Prior to being a proprietor of his own establishment, Shah’s first foray into the employment ranks came courtesy of a small auditing firm in Durban, and it’s here that he learned the true nuts and bolts of the accounting and auditing industry, and what it means to have integrity.

He admits to initially having no interest in accounting whatsoever, mentioning that the uptake of a BAcc degree happened by default, after he bungled his first-year Bachelor of Science degree studies at the time.


Having obtained his robes, he went on to work for that auditing firm for his articles and post articles, and his career path includes a few short stints in the commerce sector and at the South African Revenue Services before setting up his own practice.

His inspiration to start Tax Integrity — the name of his practice, which has a dedicated team of empowered women — includes having the independence to create his own rules and boundaries, and to try to make a difference from a different perspective to the norm.

Enquiring whether private practice gives a different experience and effect to the craft, and to his clients, he says not necessarily. He says the demand is large enough for large accounting, tax and auditing firms, while there’s also sufficient demand for small-to-medium firms.

“But the nature of being a small practice is a key to offering clients a more bespoke and personalised service,” says Shah.   

He says his client portfolio is varied, encompassing some large-scale players, professionals, broad-based SMEs and entrepreneurs. As an independent that needs to control his compact ship tightly, does he possess the time and capacity to give back to the community through mentorship programs? “I think I do in an indirect way,” says Shah.

Between running his practice, he has lectured auditing at a local Technikon, and he has also been an examination marker at a local university for taxation students, who were studying for their honour’s degree in accounting.

He also serves on the South African Institute of Chartered Accountants (SAICA) Associate General Accountants (AGA) committee, which is made up of a broad sphere of professionals from the accounting, commerce and government sectors. And early this year, he was nominated as a member of the SAICA national council, which reports to the to the organisation’s main board, representing the AGA committee and different association members, in a consultative role, sharing long-term strategies that help strengthen the profession. “Both very time consuming, but happy to give back to this professional body that I proudly belong to, for the past 20 years,” he adds.

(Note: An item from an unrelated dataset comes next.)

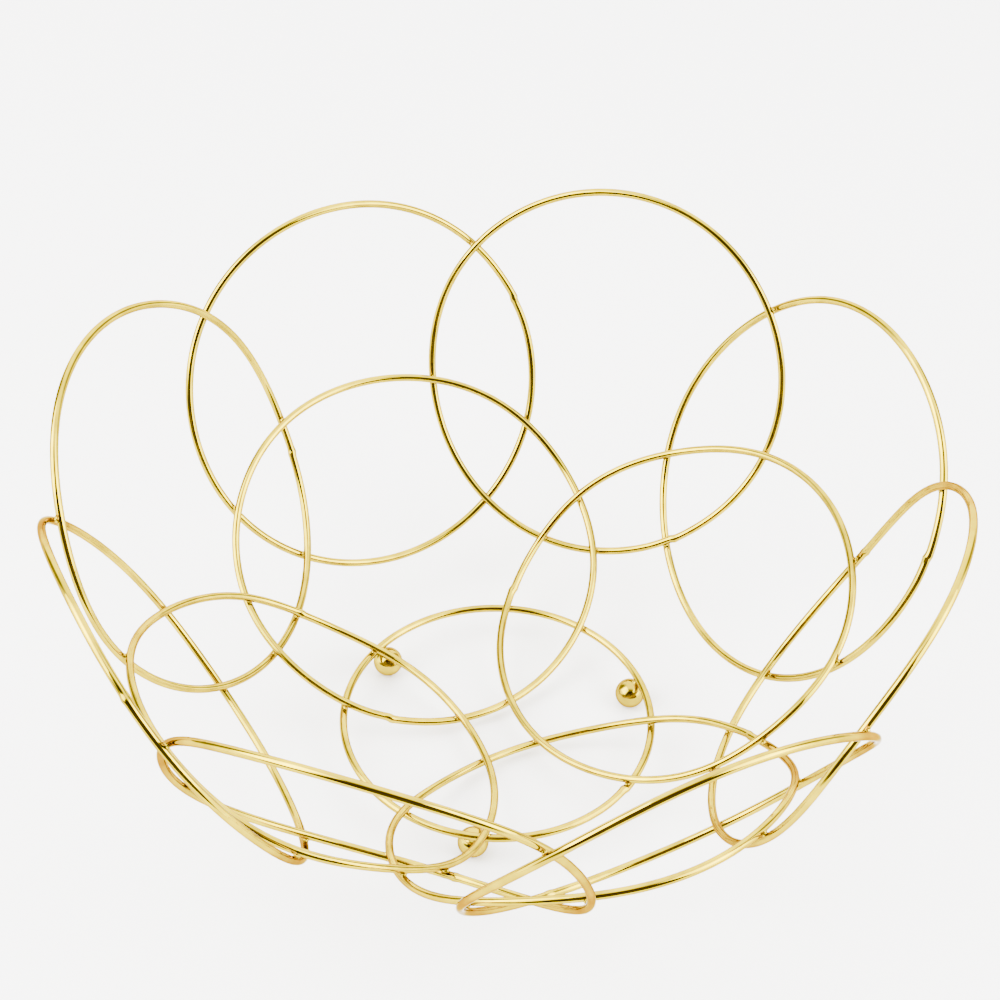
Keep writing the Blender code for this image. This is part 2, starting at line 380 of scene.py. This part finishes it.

Asking Shah to comment on the on-going negative publicity that plagues the accounting and auditing world of late, he says: “Act with integrity and you will sleep peacefully. Integrity is a much-needed virtue in this industry.”

He has these words for up-and-coming young accountants and tax consultants: they must learn and develop themselves continuously and forget about the entitlement culture! “Young learners must not underestimate ‘common sense’ in their undertakings to be successful. Enjoy what you do and love SARS (seriously!),” says Shah.

He also describes some of the key attributes of ‘Success’ as: “Sound knowledge, a great support structure of colleagues and clients; a good moral compass and awesome friends. You also need luck,” adds the accounting professional, who has been married for 22 years to his very supportive wife Preeya. They are blessed with two daughters.

His long-term work plan is to carry on working as long as his brain and heart can, and growth prospects for his Tax Integrity firm will be considered, within reason. He is not necessarily looking to throw down the gauntlet on the reception steps of other players, but would rather continue offering that personal touch and his services, along with the highest levels of integrity.